La comunidad cristiana tiene su mundo propio, lleno de relatos, memorias e imágenes que influyen poderosamente en nuestras oraciones, pero que no están documentadas como exigen los historiadores.
El Libro del Génesis se puede comparar a los relatos que guardan los aborígenes australianos, llenos de parábolas sobre la creación del mundo y sus primeros años, que contienen profundas realidades sobre nuestra condición humana, pero que no se apoyan en las cuidadosas investigaciones de los paleontólogos.
Aquellos que han sido criados en la fe, encuentran calidez en ciertas prácticas e imágenes que no son teológicas: encienden velas; tienen Santos favoritos; se emocionan con las Novenas, el Camino de Santiago, las fiestas y procesiones; todas ellas alimentan su sentido de trascendencia, de otro mundo que cruza nuestra existencia.
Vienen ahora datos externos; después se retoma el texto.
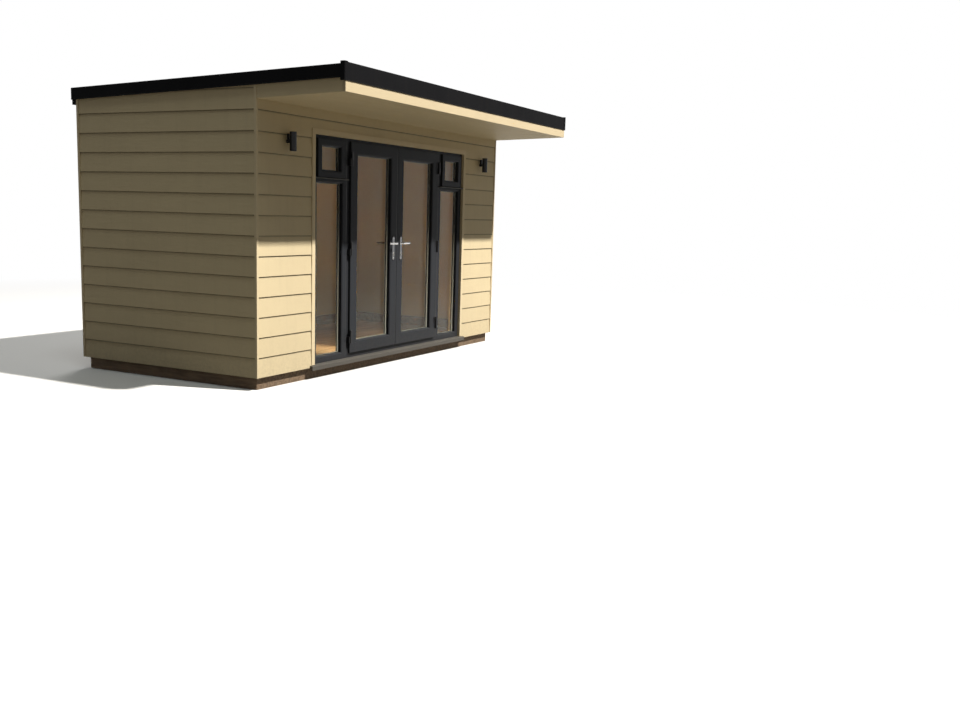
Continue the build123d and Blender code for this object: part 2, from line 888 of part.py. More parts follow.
# Wall lamps: a tube that shines up and down, on an arm from a domed rose
lamp_height = soffit_height - lamp_drop
with BuildPart() as wall_lamps:
    for lamp_x in (x_left + lamp_inset, x_right - lamp_inset):
        wall_face = y_front + cladding_setback
        rose_plane = Plane(origin=(lamp_x, wall_face, lamp_height), x_dir=(1, 0, 0), z_dir=(0, 0, 1))
        with BuildSketch(rose_plane) as half_rose:
            with BuildLine():
                Polyline((0, 0), (rose_radius, 0), (rose_radius, -rose_rim))
                dome = (rose_radius * 0.66, -rose_depth * 0.8)
                ThreePointArc((rose_radius, -rose_rim), dome, (0, -rose_depth))
                Line((0, -rose_depth), (0, 0))
            make_face()
        revolve(half_rose.sketch, axis=Axis((lamp_x, wall_face, lamp_height), (0, 1, 0)))
        with BuildSketch(Plane.XZ.offset(-wall_face)):
            with Locations((lamp_x, lamp_height)):
                Circle(lamp_arm_radius)
        extrude(amount=lamp_stand)
        with BuildSketch(Plane.XY.offset(lamp_height - lamp_length / 2)):
            with Locations((lamp_x, wall_face - lamp_stand)):
                Circle(lamp_radius)
        extrude(amount=lamp_length)
        for end, way in ((lamp_height - lamp_length / 2, 1), (lamp_height + lamp_length / 2, -1)):
            with BuildSketch(Plane.XY.offset(end)):
                with Locations((lamp_x, wall_face - lamp_stand)):
                    Circle(lamp_radius - lamp_wall)
            extrude(amount=way * lamp_recess, mode=Mode.SUBTRACT)
keep(wall_lamps, "wall_lamps")

# Gutter: half round with a beaded lip and closed ends, between the kerbs, in brackets on the rear fascia
gutter_top = fascia_top - gutter_drop - membrane_drip
gutter_y = roof_back + gutter_radius
pipe_x = x_right - pipe_inset
gutter_left = x_left + kerb_width
gutter_right = x_right - kerb_width
with BuildPart() as gutter:
    with BuildSketch(Plane.YZ.offset(gutter_left)) as trough:
        with Locations((gutter_y, gutter_top)):
            Circle(gutter_radius)
            Circle(gutter_radius - gutter_wall, mode=Mode.SUBTRACT)
        with Locations((gutter_y, gutter_top + gutter_radius / 2)):
            Rectangle(2 * gutter_radius, gutter_radius, mode=Mode.SUBTRACT)
        with Locations((gutter_y + gutter_radius - gutter_bead, gutter_top - gutter_bead)):
            Circle(gutter_bead)
    extrude(amount=gutter_right - gutter_left)
    for x0 in (gutter_left, gutter_right - gutter_wall):
        with BuildSketch(Plane.YZ.offset(x0)):
            with Locations((gutter_y, gutter_top)):
                Circle(gutter_radius)
            with Locations((gutter_y, gutter_top + gutter_radius / 2)):
                Rectangle(2 * gutter_radius, gutter_radius, mode=Mode.SUBTRACT)
        extrude(amount=gutter_wall)
    bracket_pitch = (gutter_right - gutter_left - 2 * bracket_inset) / (brackets - 1)
    for count in range(brackets):
        middle = gutter_left + bracket_inset + count * bracket_pitch
        with BuildSketch(Plane.YZ.offset(middle - bracket_width / 2)):
            with Locations((gutter_y, gutter_top)):
                Circle(gutter_radius + gutter_wall)
                Circle(gutter_radius - gutter_wall / 2, mode=Mode.SUBTRACT)
            with Locations((gutter_y, gutter_top + gutter_radius)):
                Rectangle(3 * gutter_radius, 2 * gutter_radius, mode=Mode.SUBTRACT)
            with Locations((roof_back - gutter_wall, gutter_top)):
                Rectangle(2 * gutter_wall, 3 * gutter_radius, mode=Mode.SUBTRACT)
            with Locations((roof_back + gutter_wall / 2, gutter_top - gutter_radius / 2)):
                Rectangle(gutter_wall, gutter_radius)
        extrude(amount=bracket_width)
    with BuildSketch(Plane.XY.offset(gutter_top - gutter_radius - outlet_length / 2)):
        with Locations((pipe_x, gutter_y)):
            Circle(pipe_radius + socket_wall)
    extrude(amount=outlet_length / 2 + gutter_radius / 2)
    with BuildSketch(Plane.YZ.offset(gutter_left + gutter_wall)):
        with Locations((gutter_y, gutter_top)):
            Circle(gutter_radius - gutter_wall)
    extrude(amount=gutter_right - gutter_left - 2 * gutter_wall, mode=Mode.SUBTRACT)
    with BuildSketch(Plane.XY.offset(gutter_top - gutter_radius - outlet_length / 2)):
        with Locations((pipe_x, gutter_y)):
            Circle(pipe_radius - pipe_wall)
    extrude(amount=outlet_length, mode=Mode.SUBTRACT)
keep(gutter, "gutter")

# Downpipe: from the outlet through a swan neck, down the back wall on clips, to a shoe above the ground
pipe_y = y_back - cladding_setback + pipe_stand + pipe_radius
outlet_bottom = gutter_top - gutter_radius - outlet_length / 2
neck_bottom = outlet_bottom - swan_neck_length
shoe_top = pipe_foot + shoe_reach
with BuildPart() as downpipe:
    with BuildLine() as pipe_path:
        Polyline(
            (pipe_x, gutter_y, outlet_bottom),
            (pipe_x, gutter_y, outlet_bottom - swan_neck_length / 3),
            (pipe_x, pipe_y, neck_bottom),
            (pipe_x, pipe_y, shoe_top),
            (pipe_x, pipe_y + shoe_reach, pipe_foot),
        )
    pipe_start = Plane(origin=(pipe_x, gutter_y, outlet_bottom), z_dir=(0, 0, -1))
    with BuildSketch(pipe_start) as pipe_outside:
        Circle(pipe_radius)
    sweep(pipe_outside.sketch, path=pipe_path.wires()[0], transition=Transition.RIGHT)
    for top in (neck_bottom - socket_length / 2, shoe_top + socket_length + pipe_radius):
        with Locations((pipe_x, pipe_y, top - socket_length / 2)):
            Cylinder(pipe_radius + socket_wall, socket_length)
    clip_pitch = (neck_bottom - shoe_top - 2 * clip_end) / 2
    for count in range(3):
        clip_height = shoe_top + clip_end + count * clip_pitch
        with Locations((pipe_x, pipe_y, clip_height)):
            Cylinder(pipe_radius + clip_wall, clip_width)
        block(
            pipe_x - pipe_radius,
            pipe_x + pipe_radius,
            y_back - cladding_setback,
            pipe_y,
            clip_height - clip_width / 2,
            clip_height + clip_width / 2,
        )
    with BuildSketch(pipe_start) as pipe_inside:
        Circle(pipe_radius - pipe_wall)
    sweep(pipe_inside.sketch, path=pipe_path.wires()[0], transition=Transition.RIGHT, mode=Mode.SUBTRACT)
keep(downpipe, "downpipe")
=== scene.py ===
"""Looks of the garden office pod, put together in the order in which it is built. Metres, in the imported
frame: +X right, +Y to the back, +Z up, and the origin on the ground under the middle of the room."""

import json
import math

import bmesh
import bpy
from mathutils import Matrix, Vector


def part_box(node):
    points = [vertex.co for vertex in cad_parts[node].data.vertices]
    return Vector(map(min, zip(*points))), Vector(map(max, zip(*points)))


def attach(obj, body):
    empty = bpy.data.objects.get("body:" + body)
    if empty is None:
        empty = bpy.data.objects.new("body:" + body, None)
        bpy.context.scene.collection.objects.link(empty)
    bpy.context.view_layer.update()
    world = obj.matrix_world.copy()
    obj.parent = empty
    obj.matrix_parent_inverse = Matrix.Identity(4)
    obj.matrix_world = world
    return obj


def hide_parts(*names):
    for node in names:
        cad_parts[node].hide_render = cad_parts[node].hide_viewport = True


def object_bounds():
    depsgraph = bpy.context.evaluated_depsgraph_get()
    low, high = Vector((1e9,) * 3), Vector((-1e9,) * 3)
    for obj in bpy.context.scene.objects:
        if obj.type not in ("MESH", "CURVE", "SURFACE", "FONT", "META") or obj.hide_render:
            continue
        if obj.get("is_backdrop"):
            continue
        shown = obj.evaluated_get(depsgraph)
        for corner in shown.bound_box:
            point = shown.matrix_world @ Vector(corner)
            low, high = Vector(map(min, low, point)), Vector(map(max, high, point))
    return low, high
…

Justo porque los eruditos no pueden citar capítulos y versos para probar su autenticidad, no vamos a dejar de creer en la Virgen de Guadalupe, en Nuestra Señora de Lourdes, en las imágenes del Padre Pío, o en la ayuda de San Judas para los casos sin esperanza, o en la ayuda de San Antonio para encontrar lo que se nos ha perdido.
Estos son los tesoros de nuestro mundo propio.